Группа голодных «блатарей», таких дерзких и наглых на Колыме, жалко толпилась у палубных кипятильников, заливая пустые желудки кипятком. Среди них и началась смертность. Никто не отвечал здесь за человеческую жизнь, она никому не была нужна, разве акулам! Я видел только четыре сброшенных в море трупа. А сколько их было за эти 10 дней?

 

- 166 -

5 февраля впереди показался берег нашей земли. После обеда прошли мыс у входа в бухту «Находка», весь вечер пробивали лед и ночью ступили на Большую Землю. Колыма осталась позади, да в моих альбомных зарисовках.

Хотя весь путь от поселка «Хатыннах» до бухты «Находка» занял около месяца, мне казалось, что я прожил большой отрезок своей жизни.
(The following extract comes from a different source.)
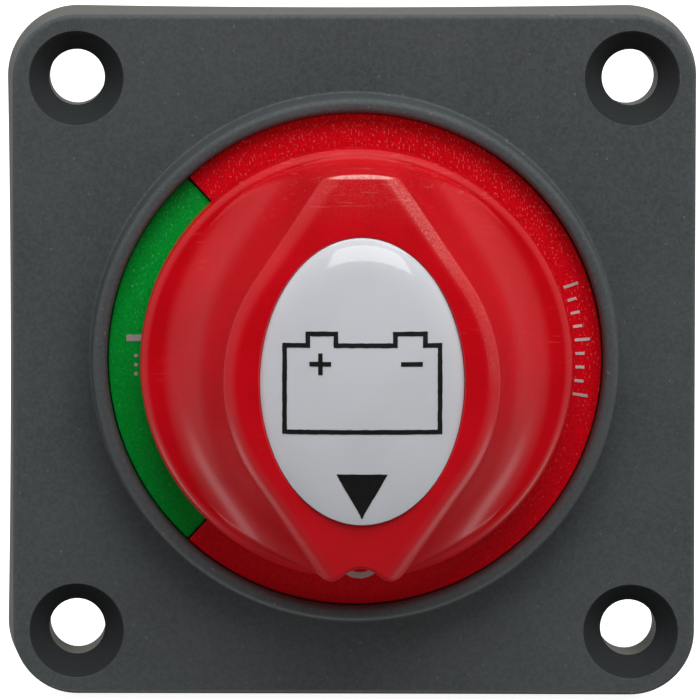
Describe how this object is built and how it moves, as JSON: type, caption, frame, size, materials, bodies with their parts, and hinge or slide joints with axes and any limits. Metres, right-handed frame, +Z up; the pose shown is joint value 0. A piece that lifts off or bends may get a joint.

Так много было дорожных страхов, опасений, так часто менялись благополучные ситуации с драматическими, так слаба была гарантия, что все пройдет благополучно, и так близко было ощущение неудачи, потери всего, что удалось пережить, что даже не верилось в реальность прибрежного песка бухты «Находка». А песочек этот был уже оттаявшим под февральским солнцем (бухта «Находка» находится на широте Владивостока, то есть Севастополя), по нему можно было ходить босиком! Берег был пустынным (бараки пересыльного пункта стояли в отдалении), на песке валялось множество белых красивых раковин. По-детски радуясь, я набрал несколько штук на память об этом страшном периоде своей жизни, из которого я чудом вышел живым. Мне было уже 39 лет. У меня не было половины зубов, а на ноге навсегда остались цинготные следы. Но я жил светлыми надеждами на встречу с любимыми людьми. Для этого еще нужно было пересечь девятитысячные пространства Сибири.